Aston Martin, Rolls-Royce & Bentley. Where They Shine & Where They Fall Flat on Social Media

Sarah Barnes
Global Luxury Management
5 min readSep 8, 2016

Sleek. Sophisticated. Luxurious. Expensive. These may be some of the first thoughts that come to mind when you think of luxury car brands such as Aston Martin, Rolls-Royce, or Bentley. But does their social media strategy drive as well as the cars do? Or does it fall flat?

Some friendly competition.

For the past two years, I worked for a digital marketing firm which specializes in the automotive industry. Our biggest clients were primarily premium brands. Having not worked with too many luxury car brands, I recently decided to look into a few. In my previous position before leaving to begin my newest adventure — enrolling as a full time graduate student in the Global Luxury Management program at NC State — I managed a team of data analysts who assessed the online presence of hundreds of dealerships per day. I became very familiar with which dealerships and brands excelled (or didn’t excel) in optimizing their online presence.

Some dealerships would amaze me with how on top of it they were with their engagement with consumers while others sadly fell flat. Using a similar lens, I decided to see how three of my favorite luxury car brands stacked up.

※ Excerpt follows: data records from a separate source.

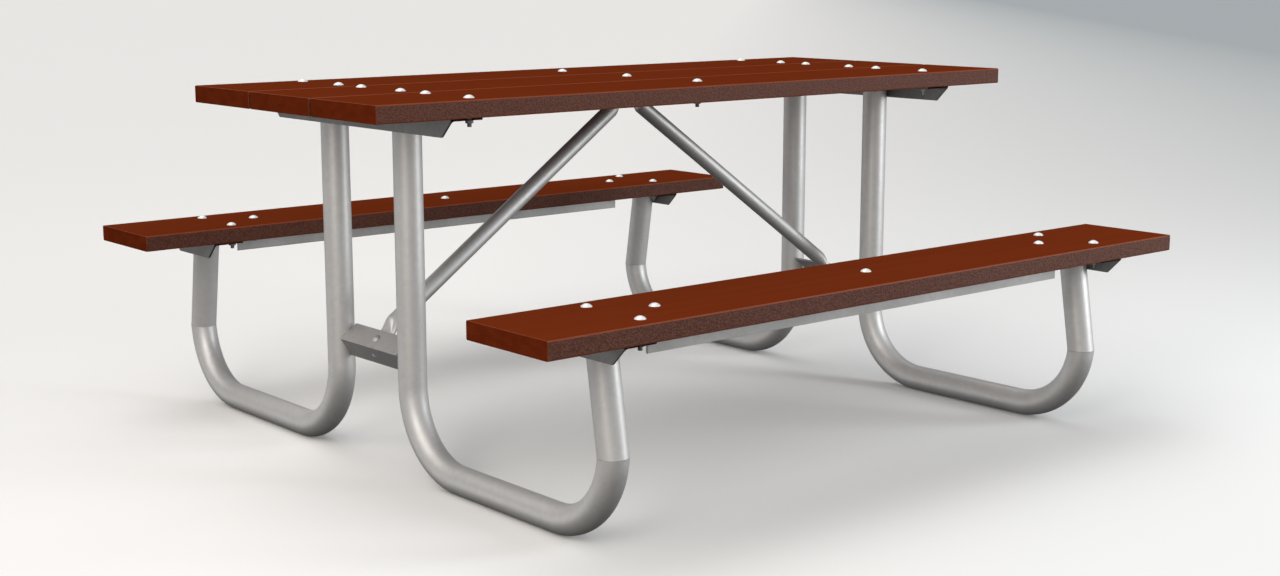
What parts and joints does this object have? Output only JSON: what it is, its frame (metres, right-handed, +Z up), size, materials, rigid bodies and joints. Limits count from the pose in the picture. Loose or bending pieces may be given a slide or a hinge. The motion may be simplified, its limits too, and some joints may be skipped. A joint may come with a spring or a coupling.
{
  "type": "picnic table",
  "caption": "Rectangular picnic table with two attached bench seats: plastic-lumber planks bolted to bent galvanised steel tube end frames with diagonal braces.",
  "frame": {"origin": "on the ground, at the middle of the table", "axes": "+X along the planks, +Y from the front seat to the back seat, +Z up"},
  "size_m": [1.8288, 1.7604, 0.8108],
  "materials": {
    "plank": "red-brown recycled plastic lumber, satin, with finely embossed edges",
    "steel_tube": "hot-dip galvanised, satin",
    "steel_angle": "hot-dip galvanised, dull",
    "bolt": "bright zinc plated"
  },
  "bodies": {
    "root": {"top_plank_front": "plank", "top_plank_middle": "plank", "top_plank_back": "plank", "seat_plank_front": "plank", "seat_plank_back": "plank", "top_cross_angle_left": "steel_angle", "top_cross_angle_right": "steel_angle", "centre_batten": "steel_angle", "seat_bracket_front_left": "steel_angle", "seat_bracket_front_right": "steel_angle", "seat_bracket_back_left": "steel_angle", "seat_bracket_back_right": "steel_angle", "seat_stiffener_front": "steel_angle", "seat_stiffener_back": "steel_angle", "leg_tie_angle_left": "steel_angle", "leg_tie_angle_right": "steel_angle", "leg_tube_front_left": "steel_tube", "leg_tube_front_right": "steel_tube", "leg_tube_back_left": "steel_tube", "leg_tube_back_right": "steel_tube", "seat_riser_front_left": "steel_tube", "seat_riser_front_right": "steel_tube", "seat_riser_back_left": "steel_tube", "seat_riser_back_right": "steel_tube", "brace_tube_left": "steel_tube", "brace_tube_right": "steel_tube", "brace_bolt_left": "bolt", "brace_bolt_right": "bolt", "top_bolt_front_1": "bolt", "top_bolt_front_2": "bolt", "top_bolt_front_3": "bolt", "top_bolt_front_4": "bolt", "top_bolt_front_5": "bolt", "top_bolt_middle_1": "bolt", "top_bolt_middle_2": "bolt", "top_bolt_middle_3": "bolt", "top_bolt_middle_4": "bolt", "top_bolt_middle_5": "bolt", "top_bolt_back_1": "bolt", "top_bolt_back_2": "bolt", "top_bolt_back_3": "bolt", "top_bolt_back_4": "bolt", "top_bolt_back_5": "bolt", "seat_bolt_front_1": "bolt", "seat_bolt_front_2": "bolt", "seat_bolt_front_3": "bolt", "seat_bolt_front_4": "bolt", "seat_bolt_front_5": "bolt", "seat_bolt_front_6": "bolt", "seat_bolt_front_7": "bolt", "seat_bolt_back_1": "bolt", "seat_bolt_back_2": "bolt", "seat_bolt_back_3": "bolt", "seat_bolt_back_4": "bolt", "seat_bolt_back_5": "bolt", "seat_bolt_back_6": "bolt", "seat_bolt_back_7": "bolt"}
  },
  "joints": []
}
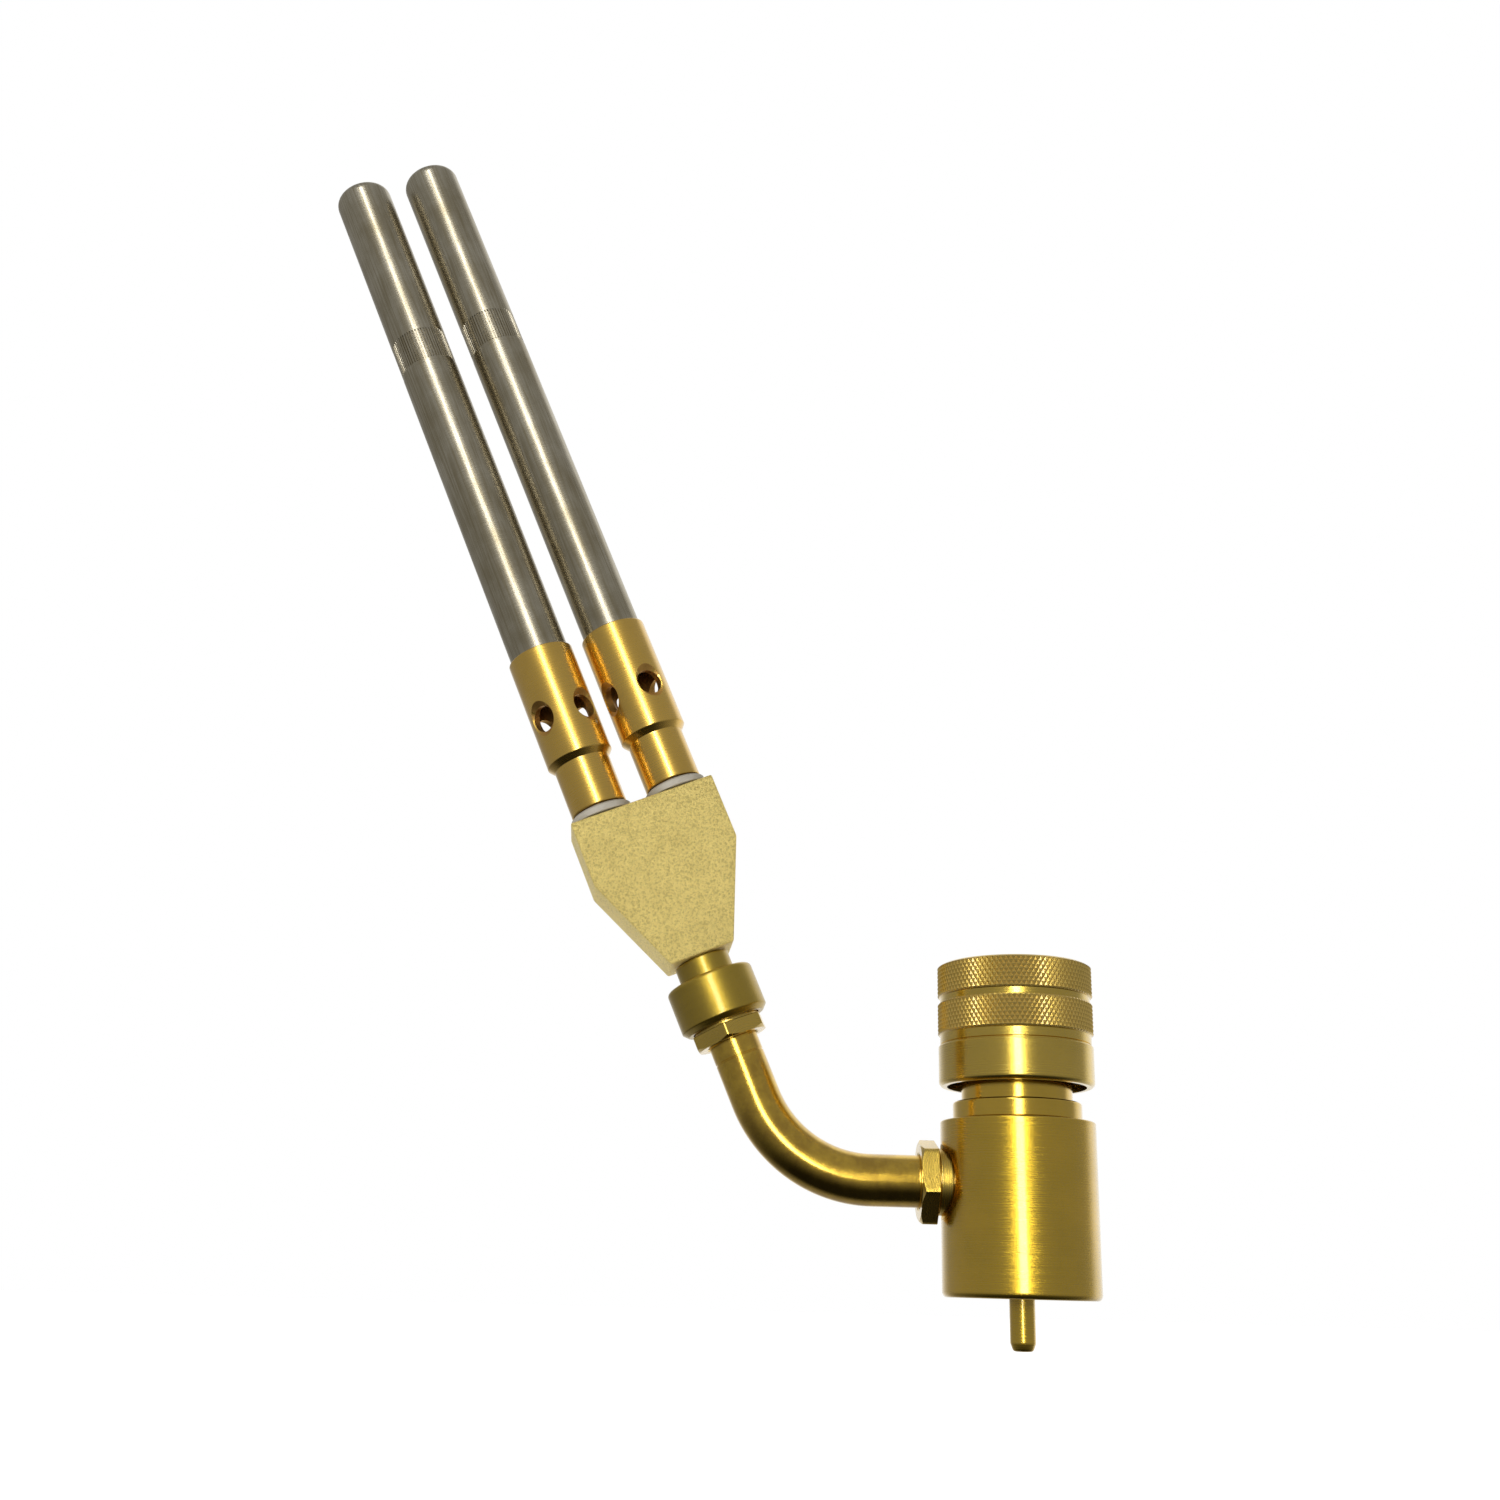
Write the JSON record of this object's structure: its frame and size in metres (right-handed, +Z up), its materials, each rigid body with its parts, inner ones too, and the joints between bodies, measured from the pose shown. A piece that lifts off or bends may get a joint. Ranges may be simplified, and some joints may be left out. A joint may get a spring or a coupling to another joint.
{
  "type": "twin-flame hand torch",
  "caption": "Brass gas hand torch that screws onto a fuel cylinder: knurled control knob, bent tube and a swivelling manifold head with twin flame tubes.",
  "frame": {"origin": "centre of the tank socket's mouth, in the plane of the barrel's lower rim", "axes": "+Z up along the barrel's axis towards the knob; the outlet and the bent tube point to -X; the torch's front faces -Y; the head leans back 23.4 degrees from +Z towards -X"},
  "size_m": [0.1719, 0.031, 0.2627],
  "materials": {
    "turned_brass": "turned and finely brushed, clear",
    "tube_brass": "drawn and turned, slightly toned",
    "burner_brass": "turned, bright",
    "cast_brass": "sandblasted casting",
    "inner_brass": "turned",
    "flame_steel": "drawn and brushed",
    "sintered_bronze": "porous sintered",
    "washer_plastic": "pale fibre",
    "seal_rubber": "smooth",
    "seat_plastic": "moulded"
  },
  "bodies": {
    "valve": {"valve_body": "turned_brass", "valve_bonnet": "turned_brass", "inlet_pin": "turned_brass", "inlet_seal": "seal_rubber", "inlet_filter": "sintered_bronze", "outlet_spigot": "tube_brass", "outlet_nut": "tube_brass", "bent_tube": "tube_brass", "swivel_flange": "inner_brass", "swivel_seal": "seal_rubber"},
    "plunger": {"valve_plunger": "inner_brass", "seat_disc": "seat_plastic"},
    "knob": {"control_knob": "turned_brass", "knob_screw": "flame_steel", "valve_stem": "inner_brass", "stem_seal": "seal_rubber"},
    "head": {"swivel_nut": "tube_brass", "swivel_sleeve": "tube_brass", "head_nipple": "tube_brass", "manifold_block": "cast_brass", "sealing_washer_left": "washer_plastic", "burner_collar_left": "burner_brass", "gas_jet_left": "inner_brass", "jet_filter_left": "sintered_bronze", "flame_tube_left": "flame_steel", "flame_holder_left": "flame_steel", "sealing_washer_right": "washer_plastic", "burner_collar_right": "burner_brass", "gas_jet_right": "inner_brass", "jet_filter_right": "sintered_bronze", "flame_tube_right": "flame_steel", "flame_holder_right": "flame_steel"}
  },
  "joints": [
    {"name": "stem_lift", "type": "slide", "parent": "valve", "child": "plunger", "axis": [0, 0, 1], "range_m": [0, 0.00175]},
    {"name": "knob_turn", "type": "hinge", "parent": "plunger", "child": "knob", "pos_m": [0, 0, 0.052], "axis": [0, 0, 1], "range_deg": [0, 630]},
    {"name": "head_swivel", "type": "hinge", "parent": "valve", "child": "head", "pos_m": [-0.05577, 0, 0.04514], "axis": [-0.3971, 0, 0.9178], "continuous": true}
  ],
  "couplings": [
    {"joint": "knob_turn", "follows": "stem_lift", "rad_per_m": 6283.2}
  ]
}
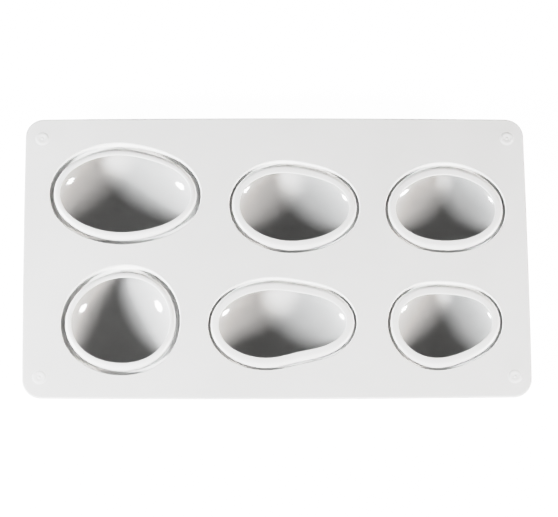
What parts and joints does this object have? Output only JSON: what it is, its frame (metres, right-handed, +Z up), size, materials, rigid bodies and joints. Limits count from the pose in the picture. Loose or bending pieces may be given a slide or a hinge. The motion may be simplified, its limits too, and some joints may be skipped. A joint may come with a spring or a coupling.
{
  "type": "silicone soap mould",
  "caption": "Thin rectangular silicone sheet with rounded corners and hanging pebble-shaped cavities, each in a flexible groove, standing on corner feet.",
  "frame": {"origin": "on the table, below the middle of the sheet", "axes": "+X along the sheet's long side, +Y to the back row of cavities, +Z up out of the mouths"},
  "size_m": [0.301, 0.1768, 0.0248],
  "materials": {
    "silicone_satin": "satin white silicone",
    "silicone_gloss": "polished white silicone"
  },
  "bodies": {
    "sheet": {"sheet": "silicone_satin", "foot_front_left": "silicone_satin", "foot_front_right": "silicone_satin", "foot_back_left": "silicone_satin", "foot_back_right": "silicone_satin", "web_back_left": "silicone_satin", "web_back_middle": "silicone_satin", "web_back_right": "silicone_satin", "web_front_left": "silicone_satin", "web_front_middle": "silicone_satin", "web_front_right": "silicone_satin"},
    "pocket_back_left": {"cup_back_left": "silicone_gloss", "lip_back_left": "silicone_satin"},
    "pocket_back_middle": {"cup_back_middle": "silicone_gloss", "lip_back_middle": "silicone_satin"},
    "pocket_back_right": {"cup_back_right": "silicone_gloss", "lip_back_right": "silicone_satin"},
    "pocket_front_left": {"cup_front_left": "silicone_gloss", "lip_front_left": "silicone_satin"},
    "pocket_front_middle": {"cup_front_middle": "silicone_gloss", "lip_front_middle": "silicone_satin"},
    "pocket_front_right": {"cup_front_right": "silicone_gloss", "lip_front_right": "silicone_satin"}
  },
  "joints": [
    {"name": "push_back_left", "type": "slide", "parent": "sheet", "child": "pocket_back_left", "axis": [0, 0, 1], "range_m": [0, 0.0035], "stiffness_N_per_m": 400, "deforming": ["web_back_left"]},
    {"name": "push_back_middle", "type": "slide", "parent": "sheet", "child": "pocket_back_middle", "axis": [0, 0, 1], "range_m": [0, 0.0025], "stiffness_N_per_m": 400, "deforming": ["web_back_middle"]},
    {"name": "push_back_right", "type": "slide", "parent": "sheet", "child": "pocket_back_right", "axis": [0, 0, 1], "range_m": [0, 0.0025], "stiffness_N_per_m": 400, "deforming": ["web_back_right"]},
    {"name": "push_front_left", "type": "slide", "parent": "sheet", "child": "pocket_front_left", "axis": [0, 0, 1], "range_m": [0, 0.0035], "stiffness_N_per_m": 400, "deforming": ["web_front_left"]},
    {"name": "push_front_middle", "type": "slide", "parent": "sheet", "child": "pocket_front_middle", "axis": [0, 0, 1], "range_m": [0, 0.0025], "stiffness_N_per_m": 400, "deforming": ["web_front_middle"]},
    {"name": "push_front_right", "type": "slide", "parent": "sheet", "child": "pocket_front_right", "axis": [0, 0, 1], "range_m": [0, 0.0025], "stiffness_N_per_m": 400, "deforming": ["web_front_right"]}
  ]
}
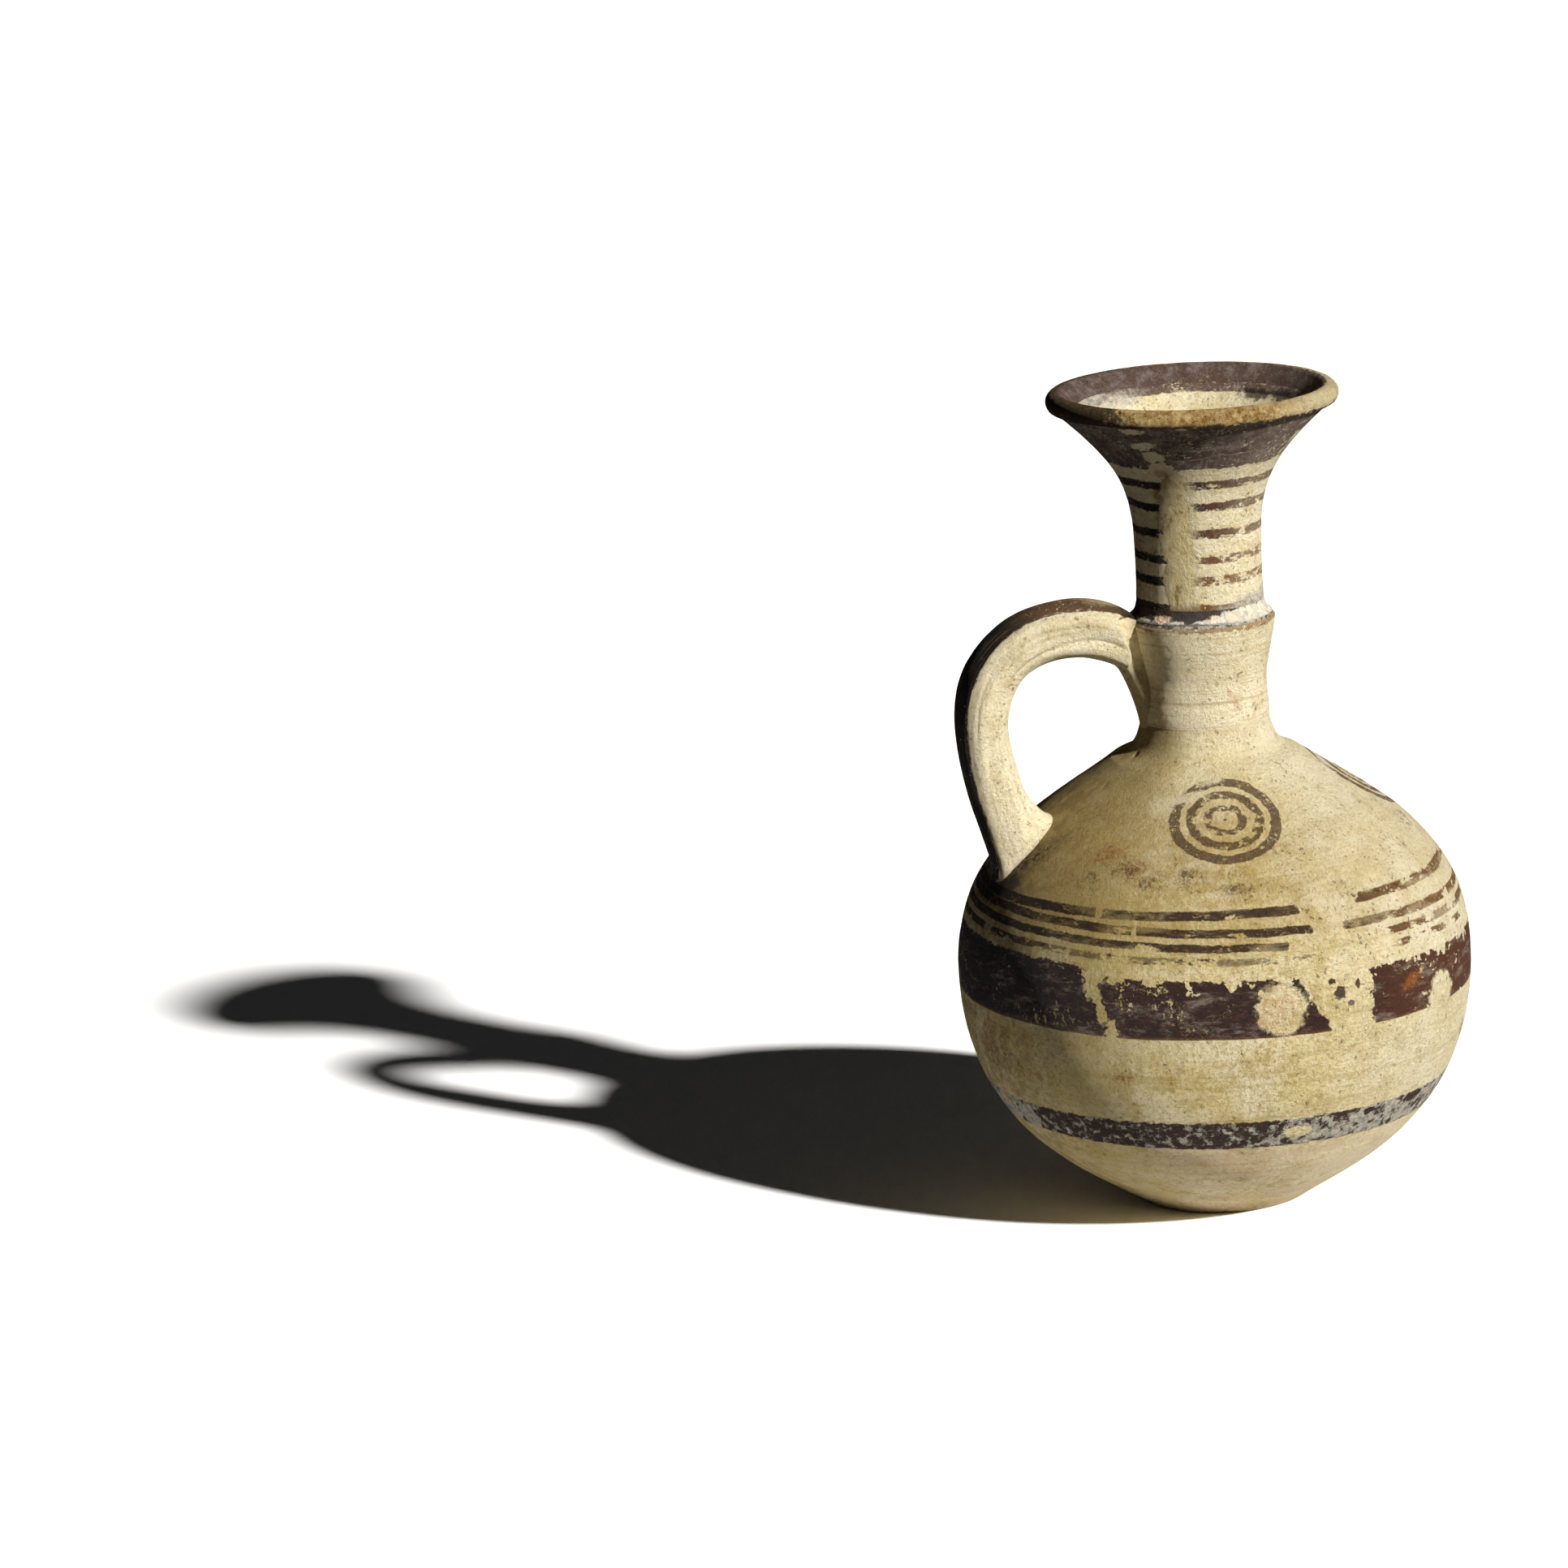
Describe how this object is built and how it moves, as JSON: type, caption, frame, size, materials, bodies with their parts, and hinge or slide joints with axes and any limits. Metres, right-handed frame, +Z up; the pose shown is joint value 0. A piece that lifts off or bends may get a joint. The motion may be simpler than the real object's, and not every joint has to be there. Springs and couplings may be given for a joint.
{
  "type": "ceramic jug",
  "caption": "Wheel-made round-bodied clay jug with a slim ridged neck, a trumpet mouth with a rolled lip, and a strap handle from neck to shoulder.",
  "frame": {"origin": "centre of the underside, on the surface that the jug stands on", "axes": "+Z up along the axis of the body and neck; the handle points along -X, in the XZ plane"},
  "size_m": [0.1452, 0.1452, 0.2319],
  "materials": {
    "cream_slip": "matte",
    "warm_slip": "matte",
    "painted_slip": "matte",
    "ochre_lip": "matte",
    "lime_deposit": "matte"
  },
  "bodies": {
    "root": {"body_bowl": "cream_slip", "shoulder_dome": "cream_slip", "neck_root_coil": "cream_slip", "lower_neck": "warm_slip", "ridge_slip_bead": "lime_deposit", "trumpet_neck": "painted_slip", "rolled_lip": "ochre_lip", "handle_strap": "warm_slip", "handle_neck_collar": "warm_slip", "handle_tail_collar": "warm_slip"}
  },
  "joints": []
}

Social Media Audience vs. Actual Engagement

I assessed the most recent 10 posts by each brand across Facebook, Twitter, and Instagram.

With no surprise to me, each brand favored Instagram over Facebook and Twitter for posting. It makes perfect sense. What better way to show off your brand than by posting well edited photos of the beautiful cars? It’s easier and (arguably) more effective than crafting the perfect verbiage for a Twitter or Facebook post.

Clock is ticking

Social media users tend to be more interested in quickly glancing at a photo on their feed than pausing to read a post which may or may not be worth their valuable time. 2 seconds is a lot for us millennials to commit to. I don’t even let my microwave finish it’s ‘1 minute’ cycle. If I can hit ‘pause’ at 58 seconds and still have hot tea, then I’m going to. It sounds ridiculous (and it is) but it’s the reality we as marketers are facing today. If you’re like me, you would rather spend half a second to see whether you want to pause in scrolling through your Instagram feed to admire a post of a Bentley on the lawn of the Windsor Castle than spend a few more seconds to read a paragraph on the latest model’s specs.

Said Bentley on the lawn of Windsor Circle…

Curiously, Bentley (with the smallest audience) has the most engagement. And the largest share of voice on Google. Seems contradictory, no?

*shrug*

Aston Martin has the largest audience by far. About 3 million more followers to be exact. This should be great for their social media engagement. Right?

Well not exactly… Aston Martin actually only had 0.58% of its total social audience actually engage with the brand on these social media channels. In case you are wondering, that’s not a lot. It’s about half of what the standard minimum should be.

So the point is…

Authentic brands should receive about 1% engagement from their audience. Think about all the followers certain brands typically accumulate and then think about how many people are prone to actually engage by liking, commenting on, or sharing a brand’s post. Far less people than your personal account which probably averages more around 10%. People are more likely to have more engagement with their personal pages than with a brand’s because you know the person and you care about them. Using this theory, the margins for user engagement with each brand fall flat.

Each brand is posting on a frequent and consistent basis. They all have some engagement with their audience. And they are using top of the line images and video clips to draw people in.

They each have large audiences totaling in the millions and appear to have pretty decent social media strategies. So how could these three prominent and respectable brands yield low engagement?

The truth lies within the numbers. It would appear to me that these brands must have done something different along the way that caused the numbers to result in a skewed fashion. Or perhaps it’s a behavioral change amongst social media users.

It appears that the Instagram accounts have ‘authentic’ user engagement since each brand averages at double the recommended margin at 2%. When it comes to Facebook and Twitter, however, the results fall well below 1%.

Facebook and Twitter are phasing out which is noticeable here as to why the numbers appear skewed. Big player, Instagram, takes the lead with engagement.

These leading luxury brands have room for improvement in the social media game as far as Twitter and Facebook are concerned. But when it comes to Instagram, they are doing well at keeping up with their audience for now.

— Sarah B.

This post was created as part of the Global Luxury Management Program at the NC State Poole School of Management. All thoughts and opinions are my own.